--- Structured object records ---
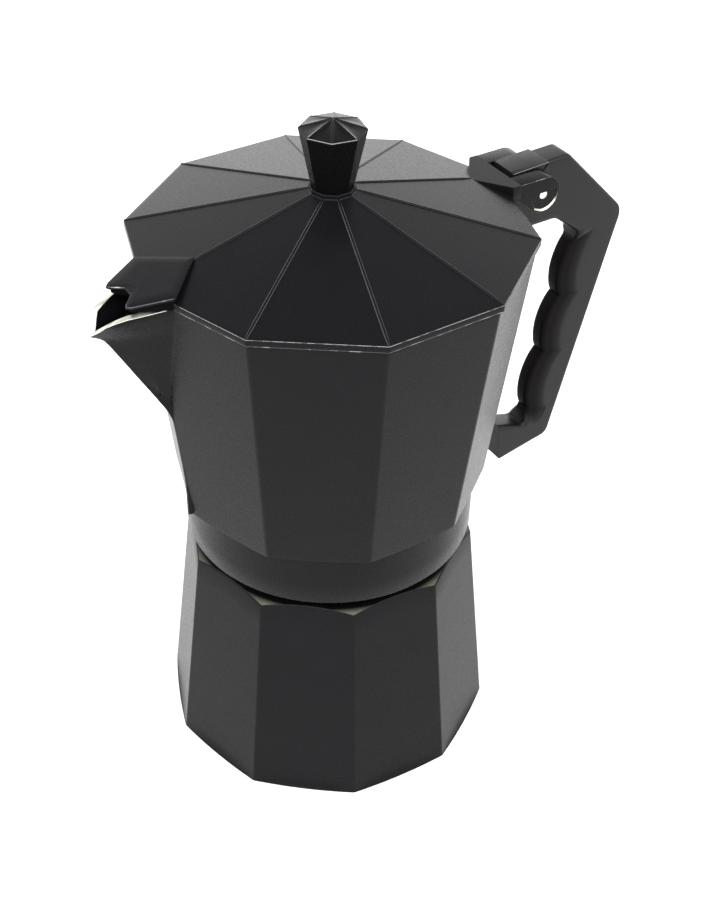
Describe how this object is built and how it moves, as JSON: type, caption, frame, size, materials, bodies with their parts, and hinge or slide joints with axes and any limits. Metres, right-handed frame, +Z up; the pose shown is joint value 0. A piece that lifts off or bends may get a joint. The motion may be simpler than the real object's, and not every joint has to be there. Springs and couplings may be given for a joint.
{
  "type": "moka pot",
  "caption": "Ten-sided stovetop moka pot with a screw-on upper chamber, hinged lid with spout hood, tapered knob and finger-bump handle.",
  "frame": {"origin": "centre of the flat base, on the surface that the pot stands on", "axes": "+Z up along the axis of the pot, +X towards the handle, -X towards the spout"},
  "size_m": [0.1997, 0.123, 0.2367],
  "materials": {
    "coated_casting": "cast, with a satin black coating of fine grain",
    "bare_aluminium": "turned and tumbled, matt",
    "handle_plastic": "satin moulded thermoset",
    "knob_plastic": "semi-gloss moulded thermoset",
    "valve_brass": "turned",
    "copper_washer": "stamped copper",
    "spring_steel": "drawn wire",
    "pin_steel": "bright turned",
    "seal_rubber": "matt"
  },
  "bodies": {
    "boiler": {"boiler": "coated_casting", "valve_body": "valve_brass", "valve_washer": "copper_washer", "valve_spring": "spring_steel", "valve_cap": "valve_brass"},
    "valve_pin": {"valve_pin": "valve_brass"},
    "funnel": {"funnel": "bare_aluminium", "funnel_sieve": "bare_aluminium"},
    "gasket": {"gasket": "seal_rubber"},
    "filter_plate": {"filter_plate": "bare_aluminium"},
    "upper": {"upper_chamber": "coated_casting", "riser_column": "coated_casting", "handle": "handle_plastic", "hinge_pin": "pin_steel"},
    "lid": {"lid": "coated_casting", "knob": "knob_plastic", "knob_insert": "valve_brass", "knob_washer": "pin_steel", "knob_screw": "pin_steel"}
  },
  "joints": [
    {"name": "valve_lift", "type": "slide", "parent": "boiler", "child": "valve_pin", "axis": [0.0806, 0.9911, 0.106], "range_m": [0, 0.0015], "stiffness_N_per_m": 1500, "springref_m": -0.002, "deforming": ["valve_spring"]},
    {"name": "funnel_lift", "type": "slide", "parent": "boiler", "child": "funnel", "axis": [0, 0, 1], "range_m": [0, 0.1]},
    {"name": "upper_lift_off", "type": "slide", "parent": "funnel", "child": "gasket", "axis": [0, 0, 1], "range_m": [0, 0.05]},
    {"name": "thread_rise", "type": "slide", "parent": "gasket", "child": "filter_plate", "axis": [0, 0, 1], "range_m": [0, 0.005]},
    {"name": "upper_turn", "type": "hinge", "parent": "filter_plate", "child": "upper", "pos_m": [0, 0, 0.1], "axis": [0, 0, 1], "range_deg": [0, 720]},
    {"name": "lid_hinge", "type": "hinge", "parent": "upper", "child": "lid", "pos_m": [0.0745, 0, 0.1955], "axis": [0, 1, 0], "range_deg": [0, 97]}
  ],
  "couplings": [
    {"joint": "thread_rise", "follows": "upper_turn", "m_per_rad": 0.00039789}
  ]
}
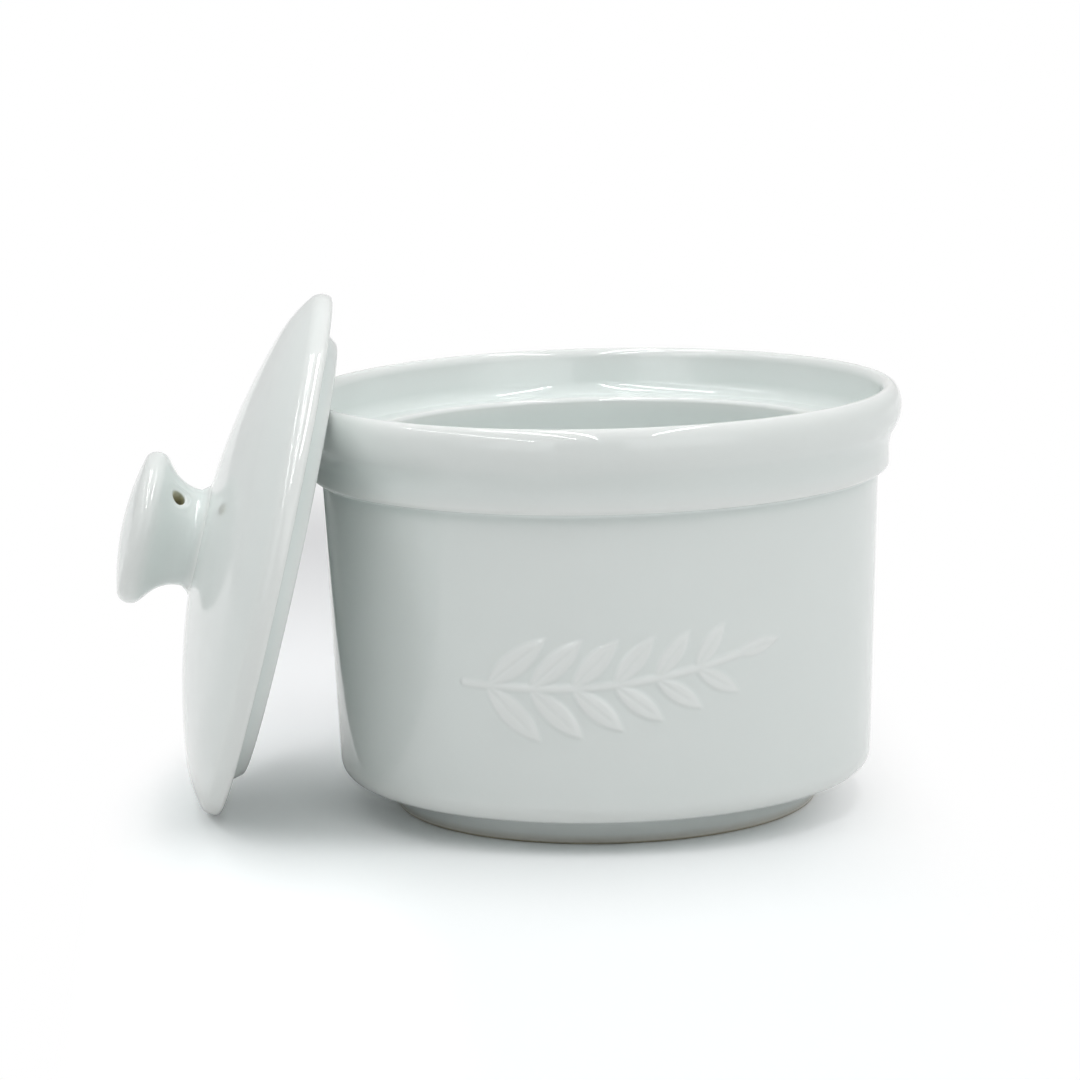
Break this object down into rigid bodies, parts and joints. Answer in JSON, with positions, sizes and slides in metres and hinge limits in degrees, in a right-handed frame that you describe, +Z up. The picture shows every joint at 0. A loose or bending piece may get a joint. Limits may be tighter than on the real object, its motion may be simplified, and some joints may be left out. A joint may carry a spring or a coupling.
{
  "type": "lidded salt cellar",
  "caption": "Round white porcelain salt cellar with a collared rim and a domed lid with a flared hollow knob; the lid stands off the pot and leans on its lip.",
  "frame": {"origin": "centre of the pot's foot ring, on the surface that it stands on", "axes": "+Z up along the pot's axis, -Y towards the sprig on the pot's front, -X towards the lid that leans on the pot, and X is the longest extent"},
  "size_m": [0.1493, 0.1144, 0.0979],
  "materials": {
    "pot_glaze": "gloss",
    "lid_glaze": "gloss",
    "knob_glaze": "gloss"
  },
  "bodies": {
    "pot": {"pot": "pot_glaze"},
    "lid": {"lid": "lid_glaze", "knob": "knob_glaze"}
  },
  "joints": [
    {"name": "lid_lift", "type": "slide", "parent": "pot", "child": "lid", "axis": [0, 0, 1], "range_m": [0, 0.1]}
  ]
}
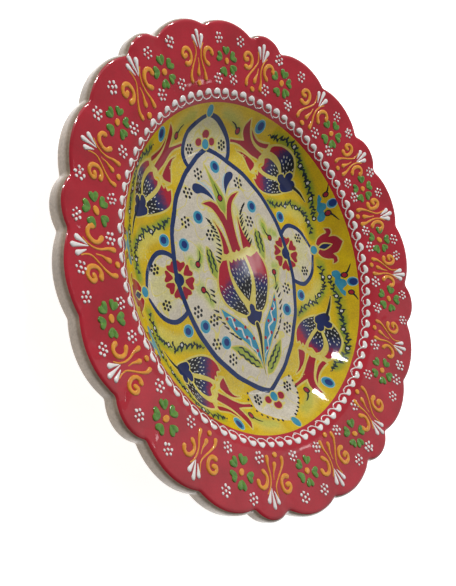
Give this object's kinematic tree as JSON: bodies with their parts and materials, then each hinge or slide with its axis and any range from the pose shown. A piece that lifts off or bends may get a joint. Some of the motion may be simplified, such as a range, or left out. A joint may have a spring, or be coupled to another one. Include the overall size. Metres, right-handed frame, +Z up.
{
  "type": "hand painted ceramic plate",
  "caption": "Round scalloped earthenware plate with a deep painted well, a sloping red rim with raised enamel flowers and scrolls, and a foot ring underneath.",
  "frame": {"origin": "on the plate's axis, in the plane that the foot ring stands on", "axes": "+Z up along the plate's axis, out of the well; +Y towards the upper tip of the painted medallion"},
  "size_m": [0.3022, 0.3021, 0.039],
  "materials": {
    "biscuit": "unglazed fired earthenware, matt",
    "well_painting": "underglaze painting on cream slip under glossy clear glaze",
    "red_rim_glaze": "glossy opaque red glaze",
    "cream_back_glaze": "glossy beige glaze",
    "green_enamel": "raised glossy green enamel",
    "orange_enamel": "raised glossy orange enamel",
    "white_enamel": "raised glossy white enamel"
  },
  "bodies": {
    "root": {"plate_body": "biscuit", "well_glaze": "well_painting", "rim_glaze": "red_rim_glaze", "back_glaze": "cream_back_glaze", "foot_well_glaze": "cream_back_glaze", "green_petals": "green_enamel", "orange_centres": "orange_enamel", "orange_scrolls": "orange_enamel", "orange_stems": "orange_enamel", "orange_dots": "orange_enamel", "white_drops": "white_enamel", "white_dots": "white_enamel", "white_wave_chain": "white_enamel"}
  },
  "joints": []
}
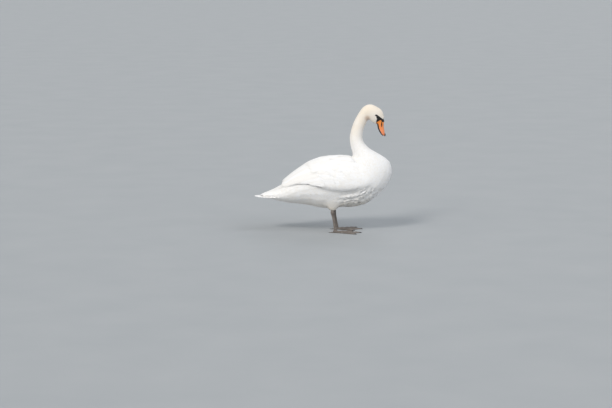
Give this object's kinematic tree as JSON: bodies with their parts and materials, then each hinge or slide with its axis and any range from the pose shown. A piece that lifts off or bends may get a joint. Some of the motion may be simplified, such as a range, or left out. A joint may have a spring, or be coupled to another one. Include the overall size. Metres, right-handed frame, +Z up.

--- Directions ---
Each record should come back exactly as written.

--- The response ---
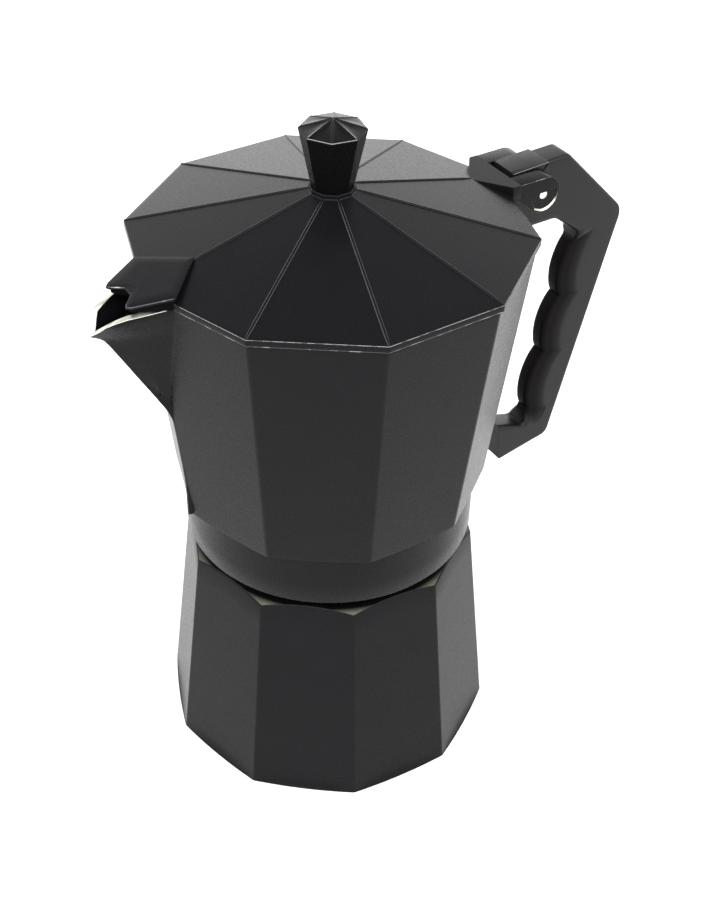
Describe how this object is built and how it moves, as JSON: type, caption, frame, size, materials, bodies with their parts, and hinge or slide joints with axes and any limits. Metres, right-handed frame, +Z up; the pose shown is joint value 0. A piece that lifts off or bends may get a joint. The motion may be simpler than the real object's, and not every joint has to be there. Springs and couplings may be given for a joint.
{
  "type": "moka pot",
  "caption": "Ten-sided stovetop moka pot with a screw-on upper chamber, hinged lid with spout hood, tapered knob and finger-bump handle.",
  "frame": {"origin": "centre of the flat base, on the surface that the pot stands on", "axes": "+Z up along the axis of the pot, +X towards the handle, -X towards the spout"},
  "size_m": [0.1997, 0.123, 0.2367],
  "materials": {
    "coated_casting": "cast, with a satin black coating of fine grain",
    "bare_aluminium": "turned and tumbled, matt",
    "handle_plastic": "satin moulded thermoset",
    "knob_plastic": "semi-gloss moulded thermoset",
    "valve_brass": "turned",
    "copper_washer": "stamped copper",
    "spring_steel": "drawn wire",
    "pin_steel": "bright turned",
    "seal_rubber": "matt"
  },
  "bodies": {
    "boiler": {"boiler": "coated_casting", "valve_body": "valve_brass", "valve_washer": "copper_washer", "valve_spring": "spring_steel", "valve_cap": "valve_brass"},
    "valve_pin": {"valve_pin": "valve_brass"},
    "funnel": {"funnel": "bare_aluminium", "funnel_sieve": "bare_aluminium"},
    "gasket": {"gasket": "seal_rubber"},
    "filter_plate": {"filter_plate": "bare_aluminium"},
    "upper": {"upper_chamber": "coated_casting", "riser_column": "coated_casting", "handle": "handle_plastic", "hinge_pin": "pin_steel"},
    "lid": {"lid": "coated_casting", "knob": "knob_plastic", "knob_insert": "valve_brass", "knob_washer": "pin_steel", "knob_screw": "pin_steel"}
  },
  "joints": [
    {"name": "valve_lift", "type": "slide", "parent": "boiler", "child": "valve_pin", "axis": [0.0806, 0.9911, 0.106], "range_m": [0, 0.0015], "stiffness_N_per_m": 1500, "springref_m": -0.002, "deforming": ["valve_spring"]},
    {"name": "funnel_lift", "type": "slide", "parent": "boiler", "child": "funnel", "axis": [0, 0, 1], "range_m": [0, 0.1]},
    {"name": "upper_lift_off", "type": "slide", "parent": "funnel", "child": "gasket", "axis": [0, 0, 1], "range_m": [0, 0.05]},
    {"name": "thread_rise", "type": "slide", "parent": "gasket", "child": "filter_plate", "axis": [0, 0, 1], "range_m": [0, 0.005]},
    {"name": "upper_turn", "type": "hinge", "parent": "filter_plate", "child": "upper", "pos_m": [0, 0, 0.1], "axis": [0, 0, 1], "range_deg": [0, 720]},
    {"name": "lid_hinge", "type": "hinge", "parent": "upper", "child": "lid", "pos_m": [0.0745, 0, 0.1955], "axis": [0, 1, 0], "range_deg": [0, 97]}
  ],
  "couplings": [
    {"joint": "thread_rise", "follows": "upper_turn", "m_per_rad": 0.00039789}
  ]
}
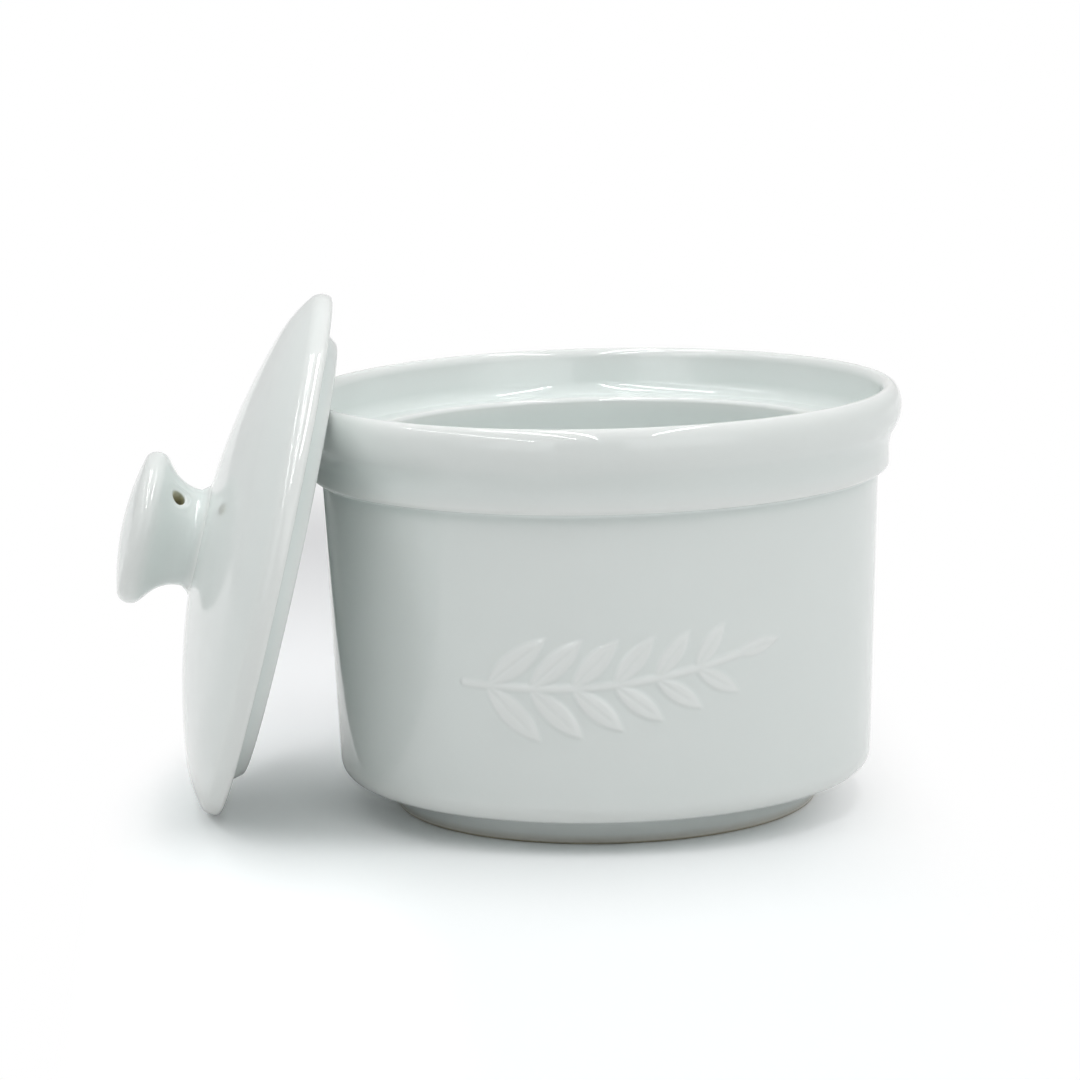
Break this object down into rigid bodies, parts and joints. Answer in JSON, with positions, sizes and slides in metres and hinge limits in degrees, in a right-handed frame that you describe, +Z up. The picture shows every joint at 0. A loose or bending piece may get a joint. Limits may be tighter than on the real object, its motion may be simplified, and some joints may be left out. A joint may carry a spring or a coupling.
{
  "type": "lidded salt cellar",
  "caption": "Round white porcelain salt cellar with a collared rim and a domed lid with a flared hollow knob; the lid stands off the pot and leans on its lip.",
  "frame": {"origin": "centre of the pot's foot ring, on the surface that it stands on", "axes": "+Z up along the pot's axis, -Y towards the sprig on the pot's front, -X towards the lid that leans on the pot, and X is the longest extent"},
  "size_m": [0.1493, 0.1144, 0.0979],
  "materials": {
    "pot_glaze": "gloss",
    "lid_glaze": "gloss",
    "knob_glaze": "gloss"
  },
  "bodies": {
    "pot": {"pot": "pot_glaze"},
    "lid": {"lid": "lid_glaze", "knob": "knob_glaze"}
  },
  "joints": [
    {"name": "lid_lift", "type": "slide", "parent": "pot", "child": "lid", "axis": [0, 0, 1], "range_m": [0, 0.1]}
  ]
}
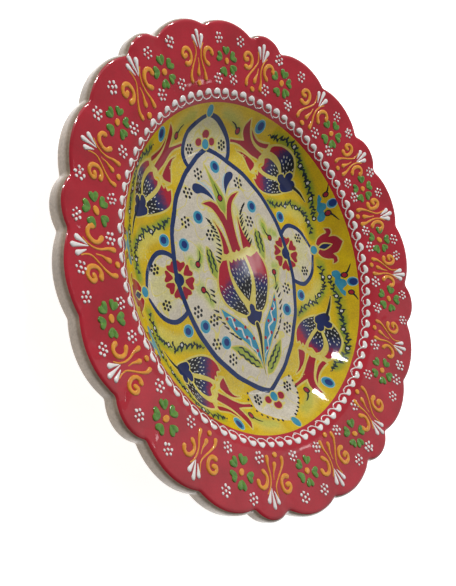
Give this object's kinematic tree as JSON: bodies with their parts and materials, then each hinge or slide with its axis and any range from the pose shown. A piece that lifts off or bends may get a joint. Some of the motion may be simplified, such as a range, or left out. A joint may have a spring, or be coupled to another one. Include the overall size. Metres, right-handed frame, +Z up.
{
  "type": "hand painted ceramic plate",
  "caption": "Round scalloped earthenware plate with a deep painted well, a sloping red rim with raised enamel flowers and scrolls, and a foot ring underneath.",
  "frame": {"origin": "on the plate's axis, in the plane that the foot ring stands on", "axes": "+Z up along the plate's axis, out of the well; +Y towards the upper tip of the painted medallion"},
  "size_m": [0.3022, 0.3021, 0.039],
  "materials": {
    "biscuit": "unglazed fired earthenware, matt",
    "well_painting": "underglaze painting on cream slip under glossy clear glaze",
    "red_rim_glaze": "glossy opaque red glaze",
    "cream_back_glaze": "glossy beige glaze",
    "green_enamel": "raised glossy green enamel",
    "orange_enamel": "raised glossy orange enamel",
    "white_enamel": "raised glossy white enamel"
  },
  "bodies": {
    "root": {"plate_body": "biscuit", "well_glaze": "well_painting", "rim_glaze": "red_rim_glaze", "back_glaze": "cream_back_glaze", "foot_well_glaze": "cream_back_glaze", "green_petals": "green_enamel", "orange_centres": "orange_enamel", "orange_scrolls": "orange_enamel", "orange_stems": "orange_enamel", "orange_dots": "orange_enamel", "white_drops": "white_enamel", "white_dots": "white_enamel", "white_wave_chain": "white_enamel"}
  },
  "joints": []
}
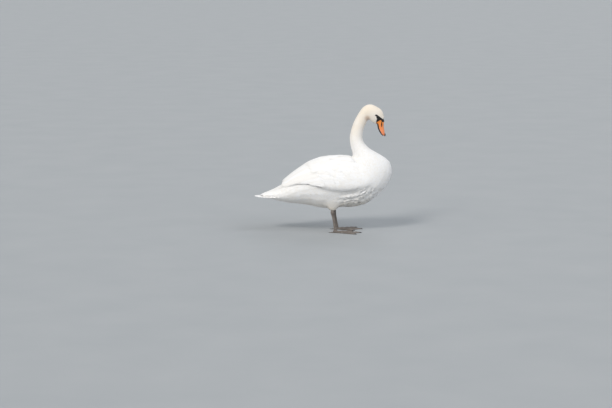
Give this object's kinematic tree as JSON: bodies with their parts and materials, then each hinge or slide with its axis and any range from the pose shown. A piece that lifts off or bends may get a joint. Some of the motion may be simplified, such as a range, or left out. A joint may have a spring, or be coupled to another one. Include the overall size. Metres, right-handed frame, +Z up.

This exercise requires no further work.